=== Given exercise ===
Copy these lines exactly and nothing else: from the line holding "add('lumbar_cushion', lumbarCushion(), finishes.outside);" to the line holding "obj.data.transform(world)", both lines included.

=== Dataset records ===
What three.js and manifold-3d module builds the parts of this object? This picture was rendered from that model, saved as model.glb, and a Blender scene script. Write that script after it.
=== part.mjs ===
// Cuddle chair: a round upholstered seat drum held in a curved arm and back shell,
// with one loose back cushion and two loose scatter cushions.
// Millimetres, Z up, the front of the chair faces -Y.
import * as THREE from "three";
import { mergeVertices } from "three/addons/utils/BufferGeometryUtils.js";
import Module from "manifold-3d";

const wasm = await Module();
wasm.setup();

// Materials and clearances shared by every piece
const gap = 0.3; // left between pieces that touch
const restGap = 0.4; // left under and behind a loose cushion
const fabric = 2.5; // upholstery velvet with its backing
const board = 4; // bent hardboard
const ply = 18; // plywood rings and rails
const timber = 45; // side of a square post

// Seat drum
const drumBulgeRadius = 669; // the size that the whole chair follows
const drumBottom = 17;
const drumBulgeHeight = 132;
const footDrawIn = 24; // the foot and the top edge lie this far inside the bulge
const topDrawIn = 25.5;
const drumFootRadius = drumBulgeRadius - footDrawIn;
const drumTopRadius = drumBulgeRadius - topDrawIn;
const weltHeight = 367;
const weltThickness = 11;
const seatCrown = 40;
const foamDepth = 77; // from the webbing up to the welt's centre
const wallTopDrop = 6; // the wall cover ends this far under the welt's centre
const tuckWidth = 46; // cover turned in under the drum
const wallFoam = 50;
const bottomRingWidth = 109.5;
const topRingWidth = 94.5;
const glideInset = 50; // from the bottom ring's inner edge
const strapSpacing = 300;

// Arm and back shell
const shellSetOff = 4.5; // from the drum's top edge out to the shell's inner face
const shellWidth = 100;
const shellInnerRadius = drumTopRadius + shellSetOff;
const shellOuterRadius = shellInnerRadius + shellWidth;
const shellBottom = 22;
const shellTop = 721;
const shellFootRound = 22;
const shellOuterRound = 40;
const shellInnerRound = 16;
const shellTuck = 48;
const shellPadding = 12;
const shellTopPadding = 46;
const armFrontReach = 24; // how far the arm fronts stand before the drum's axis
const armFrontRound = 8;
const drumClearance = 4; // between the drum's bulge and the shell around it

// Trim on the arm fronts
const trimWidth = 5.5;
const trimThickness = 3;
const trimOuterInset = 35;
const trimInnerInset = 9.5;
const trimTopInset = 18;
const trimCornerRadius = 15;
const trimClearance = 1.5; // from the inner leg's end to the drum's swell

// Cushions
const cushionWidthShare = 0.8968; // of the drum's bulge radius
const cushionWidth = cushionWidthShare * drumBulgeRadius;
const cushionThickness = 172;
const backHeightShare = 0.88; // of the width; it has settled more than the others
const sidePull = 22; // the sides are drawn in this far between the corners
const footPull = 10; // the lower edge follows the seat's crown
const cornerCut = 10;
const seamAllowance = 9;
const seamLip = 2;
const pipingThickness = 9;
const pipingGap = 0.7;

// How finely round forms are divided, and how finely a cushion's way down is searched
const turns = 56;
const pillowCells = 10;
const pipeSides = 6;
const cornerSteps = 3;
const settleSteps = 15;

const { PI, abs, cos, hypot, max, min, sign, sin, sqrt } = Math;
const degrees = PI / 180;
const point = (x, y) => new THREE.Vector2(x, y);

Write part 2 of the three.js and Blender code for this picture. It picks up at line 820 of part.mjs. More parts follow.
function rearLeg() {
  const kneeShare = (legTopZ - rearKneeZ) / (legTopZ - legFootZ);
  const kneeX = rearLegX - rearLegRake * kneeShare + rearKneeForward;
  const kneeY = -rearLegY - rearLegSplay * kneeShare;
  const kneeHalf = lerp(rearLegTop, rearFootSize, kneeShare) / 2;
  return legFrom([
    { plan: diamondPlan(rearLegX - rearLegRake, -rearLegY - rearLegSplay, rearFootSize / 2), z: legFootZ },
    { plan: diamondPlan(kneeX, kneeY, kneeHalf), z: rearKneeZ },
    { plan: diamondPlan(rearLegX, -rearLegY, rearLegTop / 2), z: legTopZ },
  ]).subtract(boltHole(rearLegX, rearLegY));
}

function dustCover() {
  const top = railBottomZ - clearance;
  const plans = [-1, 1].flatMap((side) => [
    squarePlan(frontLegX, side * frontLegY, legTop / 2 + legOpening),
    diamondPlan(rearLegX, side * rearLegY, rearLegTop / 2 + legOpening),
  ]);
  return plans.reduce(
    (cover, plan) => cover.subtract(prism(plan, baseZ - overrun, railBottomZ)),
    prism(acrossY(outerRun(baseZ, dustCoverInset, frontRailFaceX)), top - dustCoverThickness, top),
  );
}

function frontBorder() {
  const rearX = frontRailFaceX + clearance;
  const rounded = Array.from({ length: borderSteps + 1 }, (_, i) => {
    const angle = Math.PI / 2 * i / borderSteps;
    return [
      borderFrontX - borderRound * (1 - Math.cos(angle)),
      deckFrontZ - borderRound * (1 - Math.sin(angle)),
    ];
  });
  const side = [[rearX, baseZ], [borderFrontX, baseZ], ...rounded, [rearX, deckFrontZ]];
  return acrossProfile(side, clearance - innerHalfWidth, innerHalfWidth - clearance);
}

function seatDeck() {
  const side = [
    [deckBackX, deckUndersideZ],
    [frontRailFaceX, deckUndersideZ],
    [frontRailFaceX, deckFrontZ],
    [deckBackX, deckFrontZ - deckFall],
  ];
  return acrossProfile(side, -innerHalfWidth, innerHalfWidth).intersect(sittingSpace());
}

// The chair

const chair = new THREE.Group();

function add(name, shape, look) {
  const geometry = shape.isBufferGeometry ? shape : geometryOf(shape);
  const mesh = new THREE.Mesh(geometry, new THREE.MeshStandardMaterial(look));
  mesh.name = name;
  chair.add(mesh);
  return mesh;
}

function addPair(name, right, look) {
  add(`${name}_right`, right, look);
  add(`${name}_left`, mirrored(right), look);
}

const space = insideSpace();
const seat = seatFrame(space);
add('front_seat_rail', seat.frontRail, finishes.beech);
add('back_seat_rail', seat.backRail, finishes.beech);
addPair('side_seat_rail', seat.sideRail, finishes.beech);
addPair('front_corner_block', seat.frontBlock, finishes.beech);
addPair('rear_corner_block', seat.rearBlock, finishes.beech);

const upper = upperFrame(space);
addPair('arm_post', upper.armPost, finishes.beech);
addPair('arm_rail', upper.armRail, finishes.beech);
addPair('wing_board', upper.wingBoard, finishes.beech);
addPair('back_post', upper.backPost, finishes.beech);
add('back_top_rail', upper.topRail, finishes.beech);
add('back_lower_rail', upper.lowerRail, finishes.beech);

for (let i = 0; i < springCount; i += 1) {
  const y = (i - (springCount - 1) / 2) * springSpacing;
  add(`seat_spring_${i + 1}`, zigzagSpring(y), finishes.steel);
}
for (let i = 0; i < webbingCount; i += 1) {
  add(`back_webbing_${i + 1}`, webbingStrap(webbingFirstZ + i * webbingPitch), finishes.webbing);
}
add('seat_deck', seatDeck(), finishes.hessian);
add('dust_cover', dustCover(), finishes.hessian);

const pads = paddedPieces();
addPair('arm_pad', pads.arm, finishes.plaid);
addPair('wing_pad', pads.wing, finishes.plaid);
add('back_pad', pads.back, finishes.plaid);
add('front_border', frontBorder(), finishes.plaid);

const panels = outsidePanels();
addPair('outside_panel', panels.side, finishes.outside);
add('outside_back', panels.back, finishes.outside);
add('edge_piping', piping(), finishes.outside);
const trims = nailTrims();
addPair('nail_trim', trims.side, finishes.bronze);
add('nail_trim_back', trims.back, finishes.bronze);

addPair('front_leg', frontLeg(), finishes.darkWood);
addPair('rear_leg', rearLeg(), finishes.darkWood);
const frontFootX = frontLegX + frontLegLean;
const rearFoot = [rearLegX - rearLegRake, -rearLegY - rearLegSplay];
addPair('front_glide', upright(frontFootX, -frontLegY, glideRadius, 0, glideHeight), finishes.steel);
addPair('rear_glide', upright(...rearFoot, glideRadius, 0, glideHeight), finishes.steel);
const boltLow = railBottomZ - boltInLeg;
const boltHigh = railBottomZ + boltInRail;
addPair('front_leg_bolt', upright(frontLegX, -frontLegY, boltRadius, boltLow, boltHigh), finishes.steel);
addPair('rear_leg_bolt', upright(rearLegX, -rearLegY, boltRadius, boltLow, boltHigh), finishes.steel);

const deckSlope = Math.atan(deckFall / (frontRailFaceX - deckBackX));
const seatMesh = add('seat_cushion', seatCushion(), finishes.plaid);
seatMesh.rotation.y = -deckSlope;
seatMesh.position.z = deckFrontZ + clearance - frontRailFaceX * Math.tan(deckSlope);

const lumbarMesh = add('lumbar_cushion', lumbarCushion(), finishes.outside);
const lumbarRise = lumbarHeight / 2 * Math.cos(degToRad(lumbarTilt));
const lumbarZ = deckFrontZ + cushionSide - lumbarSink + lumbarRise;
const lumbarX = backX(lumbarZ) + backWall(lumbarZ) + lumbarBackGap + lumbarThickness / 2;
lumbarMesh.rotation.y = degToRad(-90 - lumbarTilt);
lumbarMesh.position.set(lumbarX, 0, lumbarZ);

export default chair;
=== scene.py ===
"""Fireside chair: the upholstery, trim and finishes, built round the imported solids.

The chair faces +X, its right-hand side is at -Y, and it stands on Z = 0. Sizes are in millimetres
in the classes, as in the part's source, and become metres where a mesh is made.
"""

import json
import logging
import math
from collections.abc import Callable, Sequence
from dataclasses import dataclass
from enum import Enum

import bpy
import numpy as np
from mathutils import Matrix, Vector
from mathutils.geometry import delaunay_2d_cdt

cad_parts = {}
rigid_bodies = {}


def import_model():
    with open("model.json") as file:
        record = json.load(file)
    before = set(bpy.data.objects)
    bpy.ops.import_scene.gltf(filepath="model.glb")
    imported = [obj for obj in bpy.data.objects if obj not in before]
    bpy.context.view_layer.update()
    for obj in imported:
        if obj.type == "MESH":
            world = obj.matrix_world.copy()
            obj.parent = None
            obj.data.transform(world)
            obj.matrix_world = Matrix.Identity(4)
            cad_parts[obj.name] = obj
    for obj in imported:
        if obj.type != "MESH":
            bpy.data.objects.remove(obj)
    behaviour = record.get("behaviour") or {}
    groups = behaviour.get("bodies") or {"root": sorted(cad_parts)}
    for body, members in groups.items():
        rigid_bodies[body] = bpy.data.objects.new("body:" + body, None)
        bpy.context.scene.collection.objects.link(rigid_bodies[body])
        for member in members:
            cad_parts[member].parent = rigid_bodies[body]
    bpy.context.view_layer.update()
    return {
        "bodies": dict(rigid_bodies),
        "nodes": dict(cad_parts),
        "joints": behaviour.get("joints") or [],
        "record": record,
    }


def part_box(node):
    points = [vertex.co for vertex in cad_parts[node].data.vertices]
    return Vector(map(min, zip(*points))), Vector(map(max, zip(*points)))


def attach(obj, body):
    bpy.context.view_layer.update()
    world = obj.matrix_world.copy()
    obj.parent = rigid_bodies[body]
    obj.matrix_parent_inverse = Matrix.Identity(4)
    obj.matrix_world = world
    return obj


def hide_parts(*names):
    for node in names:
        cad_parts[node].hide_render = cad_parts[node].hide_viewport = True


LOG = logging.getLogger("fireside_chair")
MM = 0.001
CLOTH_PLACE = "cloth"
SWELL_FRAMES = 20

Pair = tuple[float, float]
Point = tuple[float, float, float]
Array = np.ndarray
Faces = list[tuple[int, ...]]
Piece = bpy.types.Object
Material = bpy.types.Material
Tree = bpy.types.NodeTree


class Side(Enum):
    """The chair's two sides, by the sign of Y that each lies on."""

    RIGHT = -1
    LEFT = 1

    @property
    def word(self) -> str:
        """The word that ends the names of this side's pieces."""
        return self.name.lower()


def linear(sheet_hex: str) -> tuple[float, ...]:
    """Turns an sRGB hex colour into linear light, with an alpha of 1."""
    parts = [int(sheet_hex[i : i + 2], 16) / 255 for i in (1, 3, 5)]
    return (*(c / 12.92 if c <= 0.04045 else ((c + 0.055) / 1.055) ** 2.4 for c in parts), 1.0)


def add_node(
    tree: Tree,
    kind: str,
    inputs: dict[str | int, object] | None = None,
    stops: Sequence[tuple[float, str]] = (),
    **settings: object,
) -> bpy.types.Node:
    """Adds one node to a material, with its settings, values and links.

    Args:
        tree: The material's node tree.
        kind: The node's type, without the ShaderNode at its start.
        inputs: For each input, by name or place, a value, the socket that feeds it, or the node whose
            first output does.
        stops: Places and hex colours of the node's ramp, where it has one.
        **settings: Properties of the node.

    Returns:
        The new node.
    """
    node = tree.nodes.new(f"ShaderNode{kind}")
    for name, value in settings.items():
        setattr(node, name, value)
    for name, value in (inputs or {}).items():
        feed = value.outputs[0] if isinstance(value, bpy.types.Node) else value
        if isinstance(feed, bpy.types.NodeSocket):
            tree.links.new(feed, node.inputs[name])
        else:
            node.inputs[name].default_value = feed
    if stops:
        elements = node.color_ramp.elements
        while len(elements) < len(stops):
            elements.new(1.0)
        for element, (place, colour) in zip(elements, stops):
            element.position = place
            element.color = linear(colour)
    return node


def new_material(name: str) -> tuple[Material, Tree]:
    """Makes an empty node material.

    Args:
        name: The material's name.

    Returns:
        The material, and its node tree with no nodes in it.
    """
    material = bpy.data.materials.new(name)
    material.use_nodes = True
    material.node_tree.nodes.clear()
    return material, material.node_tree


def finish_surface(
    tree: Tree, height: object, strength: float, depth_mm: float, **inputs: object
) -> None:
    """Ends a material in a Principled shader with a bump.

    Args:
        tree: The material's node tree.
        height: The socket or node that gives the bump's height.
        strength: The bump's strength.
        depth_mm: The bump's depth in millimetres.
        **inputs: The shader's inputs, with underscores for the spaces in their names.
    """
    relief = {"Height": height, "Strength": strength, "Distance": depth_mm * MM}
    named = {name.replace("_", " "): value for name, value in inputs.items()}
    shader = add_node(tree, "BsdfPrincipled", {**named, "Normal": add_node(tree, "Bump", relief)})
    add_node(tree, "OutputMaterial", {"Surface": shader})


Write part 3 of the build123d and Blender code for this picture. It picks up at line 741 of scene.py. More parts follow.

=== Answer to the task ===
const lumbarMesh = add('lumbar_cushion', lumbarCushion(), finishes.outside);
const lumbarRise = lumbarHeight / 2 * Math.cos(degToRad(lumbarTilt));
const lumbarZ = deckFrontZ + cushionSide - lumbarSink + lumbarRise;
const lumbarX = backX(lumbarZ) + backWall(lumbarZ) + lumbarBackGap + lumbarThickness / 2;
lumbarMesh.rotation.y = degToRad(-90 - lumbarTilt);
lumbarMesh.position.set(lumbarX, 0, lumbarZ);

export default chair;
=== scene.py ===
"""Fireside chair: the upholstery, trim and finishes, built round the imported solids.

The chair faces +X, its right-hand side is at -Y, and it stands on Z = 0. Sizes are in millimetres
in the classes, as in the part's source, and become metres where a mesh is made.
"""

import json
import logging
import math
from collections.abc import Callable, Sequence
from dataclasses import dataclass
from enum import Enum

import bpy
import numpy as np
from mathutils import Matrix, Vector
from mathutils.geometry import delaunay_2d_cdt

cad_parts = {}
rigid_bodies = {}


def import_model():
    with open("model.json") as file:
        record = json.load(file)
    before = set(bpy.data.objects)
    bpy.ops.import_scene.gltf(filepath="model.glb")
    imported = [obj for obj in bpy.data.objects if obj not in before]
    bpy.context.view_layer.update()
    for obj in imported:
        if obj.type == "MESH":
            world = obj.matrix_world.copy()
            obj.parent = None
            obj.data.transform(world)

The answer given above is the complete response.